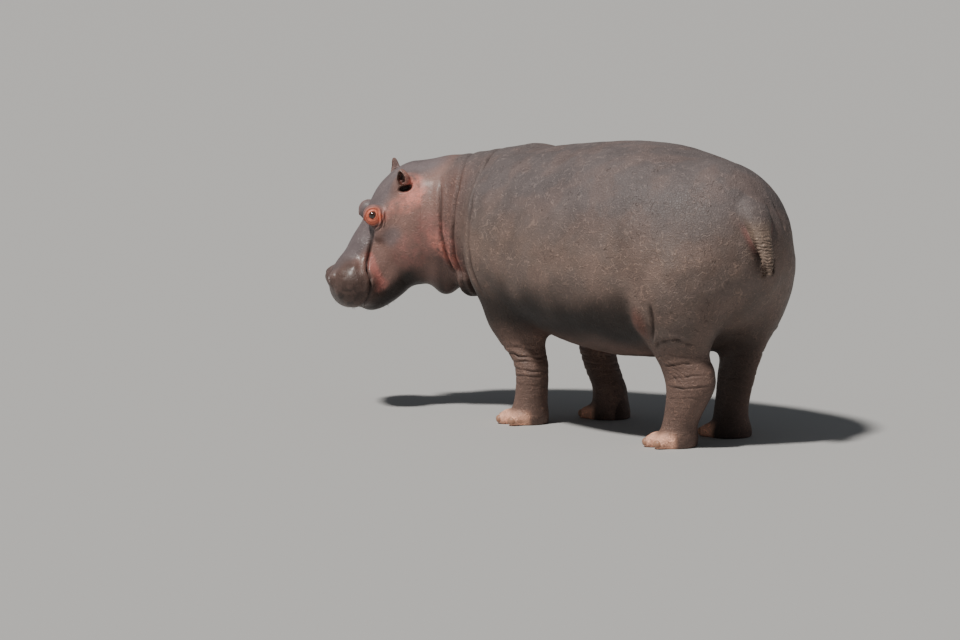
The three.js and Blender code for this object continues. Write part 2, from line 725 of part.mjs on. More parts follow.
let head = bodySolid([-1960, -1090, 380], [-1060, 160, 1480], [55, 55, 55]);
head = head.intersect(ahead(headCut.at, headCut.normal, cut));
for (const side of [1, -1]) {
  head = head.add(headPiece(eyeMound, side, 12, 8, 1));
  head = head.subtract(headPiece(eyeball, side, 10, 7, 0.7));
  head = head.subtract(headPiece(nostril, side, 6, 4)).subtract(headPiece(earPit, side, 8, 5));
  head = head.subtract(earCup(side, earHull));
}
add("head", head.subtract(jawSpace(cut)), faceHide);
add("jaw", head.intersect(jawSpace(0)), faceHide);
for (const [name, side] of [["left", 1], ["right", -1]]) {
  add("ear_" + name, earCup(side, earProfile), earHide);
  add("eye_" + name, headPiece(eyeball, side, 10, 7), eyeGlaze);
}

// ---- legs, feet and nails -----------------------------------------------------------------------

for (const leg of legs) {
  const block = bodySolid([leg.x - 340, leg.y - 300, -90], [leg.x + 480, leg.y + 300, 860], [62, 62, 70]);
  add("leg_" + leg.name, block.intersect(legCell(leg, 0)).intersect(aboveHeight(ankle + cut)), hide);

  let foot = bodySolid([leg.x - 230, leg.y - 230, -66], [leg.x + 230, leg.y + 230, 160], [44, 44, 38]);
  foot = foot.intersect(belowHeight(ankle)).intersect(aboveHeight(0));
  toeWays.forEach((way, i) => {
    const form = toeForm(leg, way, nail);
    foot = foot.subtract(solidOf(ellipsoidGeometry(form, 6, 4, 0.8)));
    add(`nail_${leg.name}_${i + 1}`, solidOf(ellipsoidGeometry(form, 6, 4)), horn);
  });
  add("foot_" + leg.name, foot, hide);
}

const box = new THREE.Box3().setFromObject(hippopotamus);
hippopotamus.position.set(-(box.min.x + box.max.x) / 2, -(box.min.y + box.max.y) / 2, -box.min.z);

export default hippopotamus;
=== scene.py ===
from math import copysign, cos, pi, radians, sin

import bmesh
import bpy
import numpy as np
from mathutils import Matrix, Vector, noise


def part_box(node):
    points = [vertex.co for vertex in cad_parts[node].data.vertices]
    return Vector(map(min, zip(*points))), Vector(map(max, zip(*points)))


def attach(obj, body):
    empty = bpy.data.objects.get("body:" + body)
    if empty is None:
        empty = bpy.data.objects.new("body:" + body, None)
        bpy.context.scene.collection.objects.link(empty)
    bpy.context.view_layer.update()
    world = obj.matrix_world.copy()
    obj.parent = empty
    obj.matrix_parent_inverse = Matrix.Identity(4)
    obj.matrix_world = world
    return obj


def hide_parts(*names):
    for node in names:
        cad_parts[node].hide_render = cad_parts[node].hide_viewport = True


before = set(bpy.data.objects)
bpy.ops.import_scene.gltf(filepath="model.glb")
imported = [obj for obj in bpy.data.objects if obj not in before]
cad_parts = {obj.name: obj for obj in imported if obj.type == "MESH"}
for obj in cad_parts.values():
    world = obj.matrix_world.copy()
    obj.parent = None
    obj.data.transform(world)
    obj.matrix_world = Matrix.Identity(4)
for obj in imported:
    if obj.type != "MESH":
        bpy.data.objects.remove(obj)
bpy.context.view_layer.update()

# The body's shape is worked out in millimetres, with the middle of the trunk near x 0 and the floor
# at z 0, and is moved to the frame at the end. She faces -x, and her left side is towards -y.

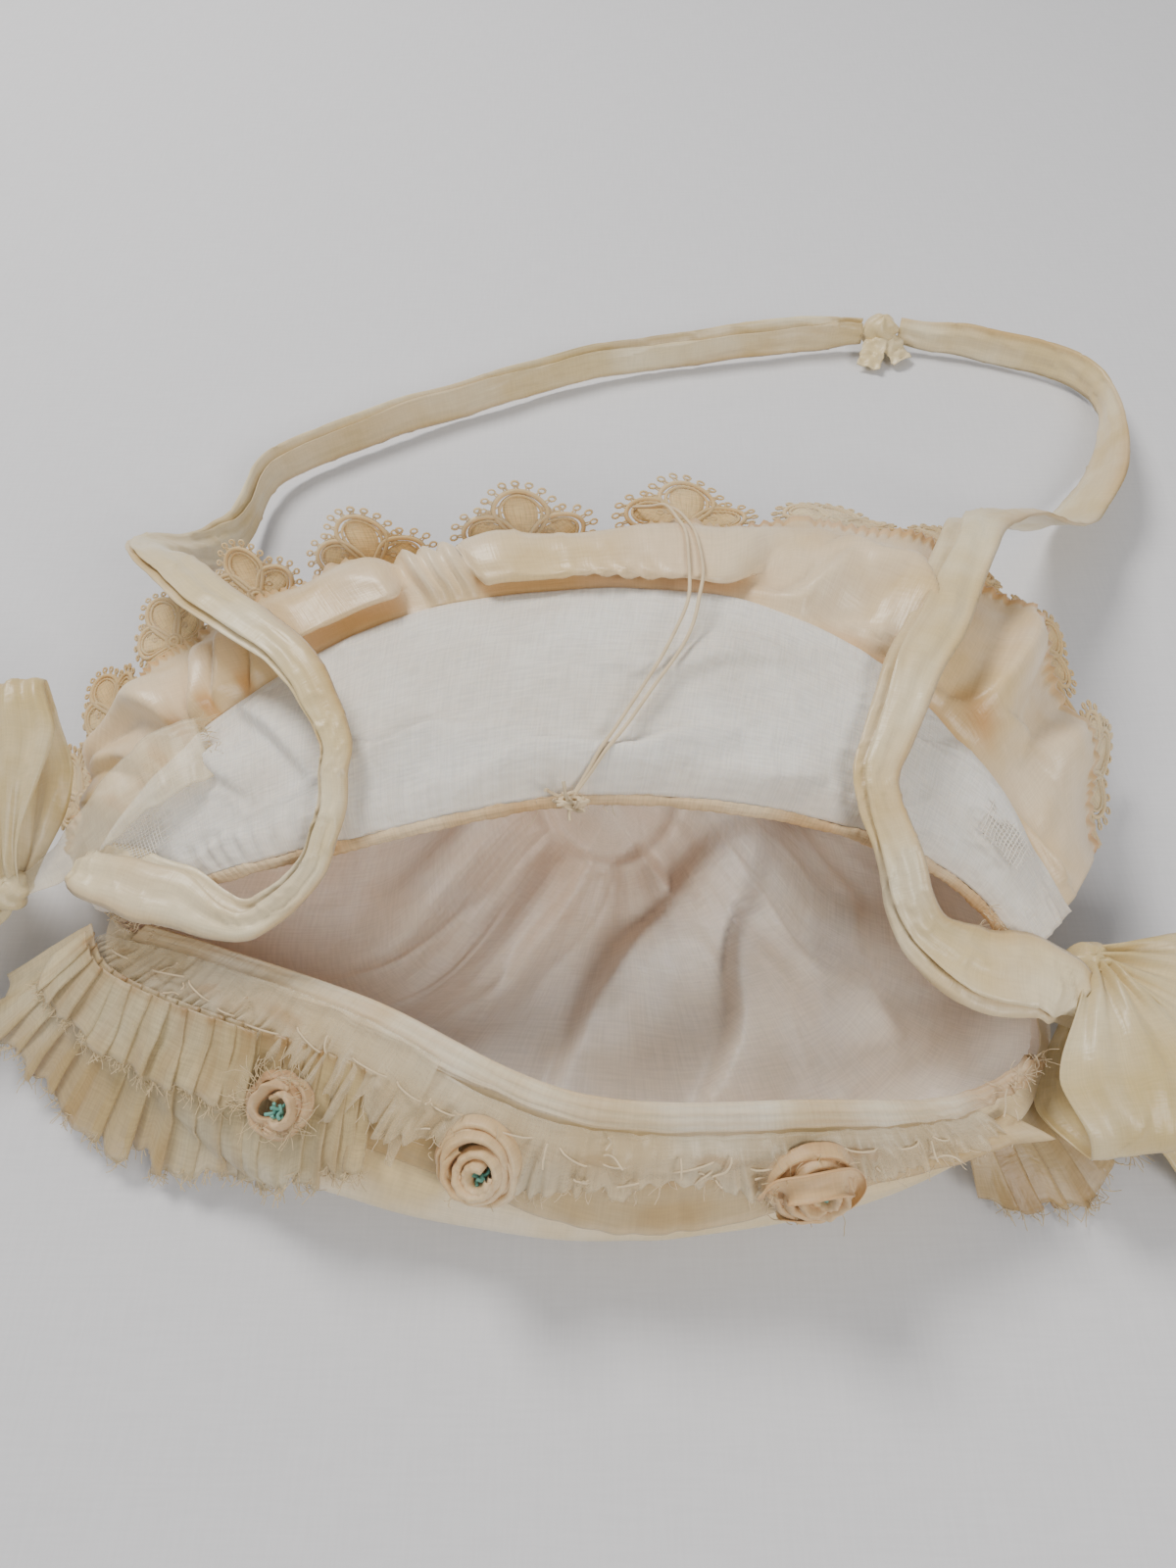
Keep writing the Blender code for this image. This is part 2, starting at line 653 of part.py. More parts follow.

--------

▸ PROBLEM TO SOLVE: Begin with the line that contains "const box = new" and set down each line exactly until the records above end, including the final line.

▸ EXERCISE RESULT:
const box = new THREE.Box3().setFromObject(hippopotamus);
hippopotamus.position.set(-(box.min.x + box.max.x) / 2, -(box.min.y + box.max.y) / 2, -box.min.z);

export default hippopotamus;
=== scene.py ===
from math import copysign, cos, pi, radians, sin

import bmesh
import bpy
import numpy as np
from mathutils import Matrix, Vector, noise


def part_box(node):
    points = [vertex.co for vertex in cad_parts[node].data.vertices]
    return Vector(map(min, zip(*points))), Vector(map(max, zip(*points)))


def attach(obj, body):
    empty = bpy.data.objects.get("body:" + body)
    if empty is None:
        empty = bpy.data.objects.new("body:" + body, None)
        bpy.context.scene.collection.objects.link(empty)
    bpy.context.view_layer.update()
    world = obj.matrix_world.copy()
    obj.parent = empty
    obj.matrix_parent_inverse = Matrix.Identity(4)
    obj.matrix_world = world
    return obj


def hide_parts(*names):
    for node in names:
        cad_parts[node].hide_render = cad_parts[node].hide_viewport = True


before = set(bpy.data.objects)
bpy.ops.import_scene.gltf(filepath="model.glb")
imported = [obj for obj in bpy.data.objects if obj not in before]
cad_parts = {obj.name: obj for obj in imported if obj.type == "MESH"}
for obj in cad_parts.values():
    world = obj.matrix_world.copy()
    obj.parent = None
    obj.data.transform(world)
    obj.matrix_world = Matrix.Identity(4)
for obj in imported:
    if obj.type != "MESH":
        bpy.data.objects.remove(obj)
bpy.context.view_layer.update()

# The body's shape is worked out in millimetres, with the middle of the trunk near x 0 and the floor
# at z 0, and is moved to the frame at the end. She faces -x, and her left side is towards -y.

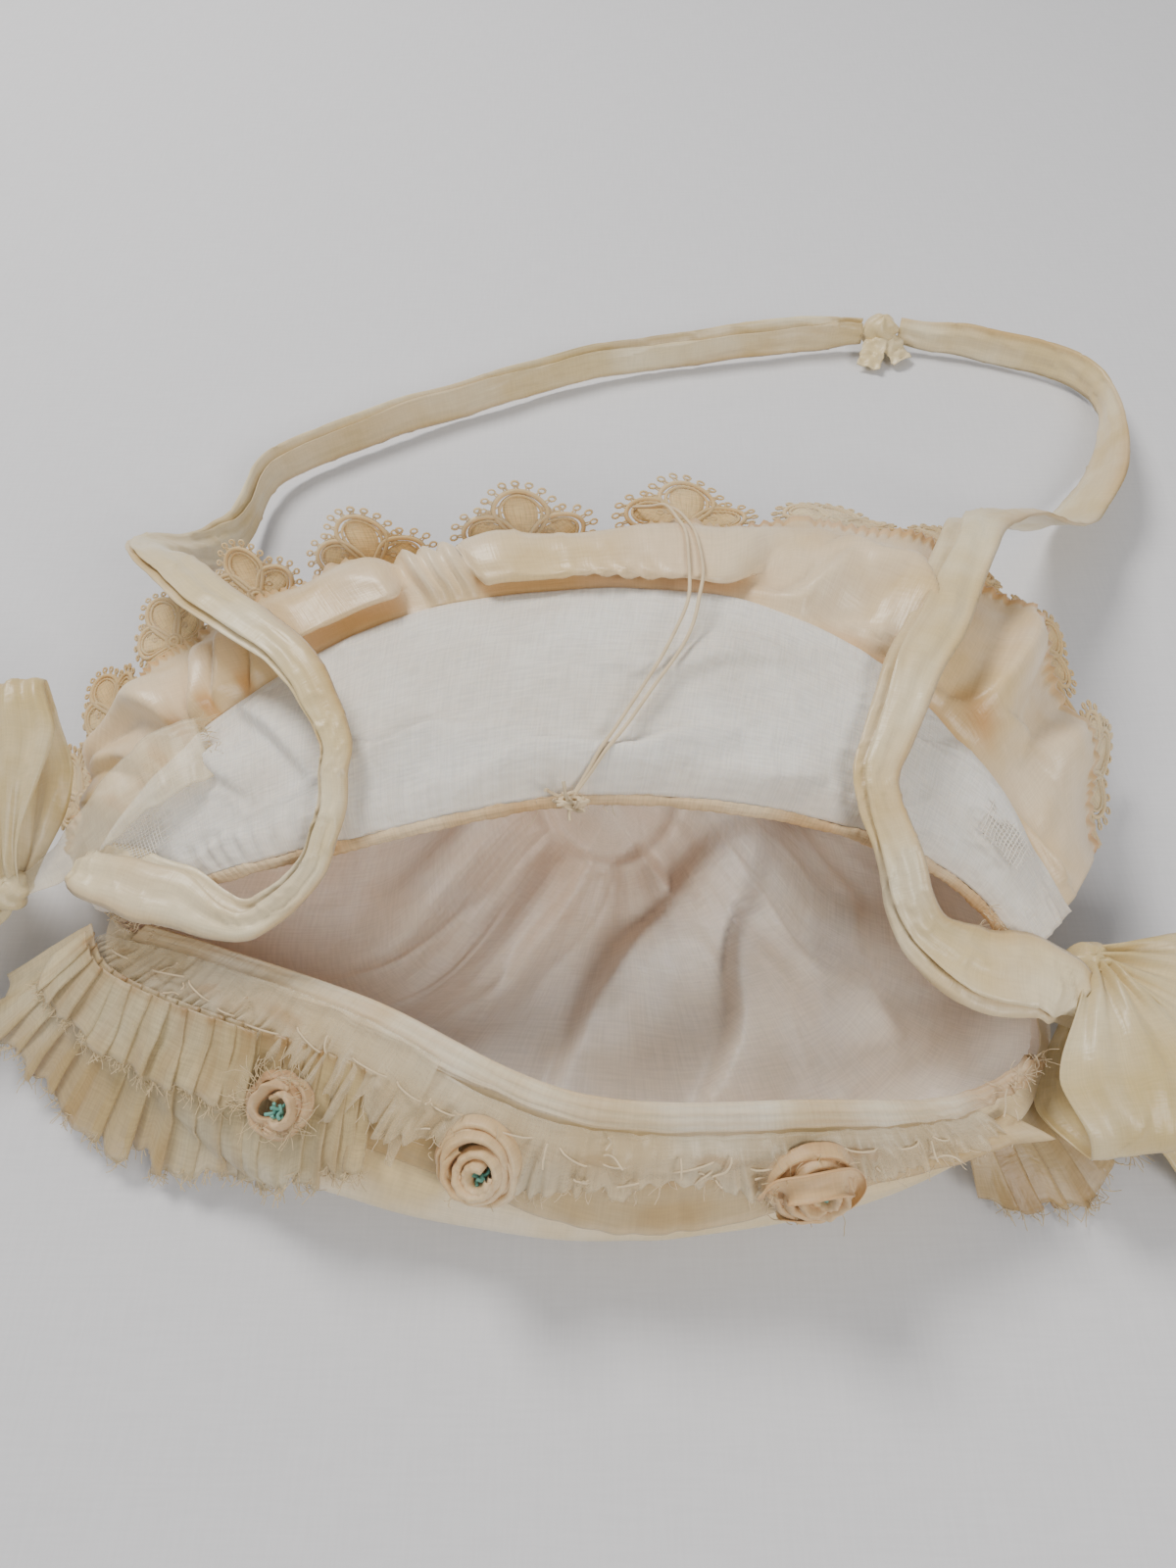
Keep writing the Blender code for this image. This is part 2, starting at line 653 of part.py. More parts follow.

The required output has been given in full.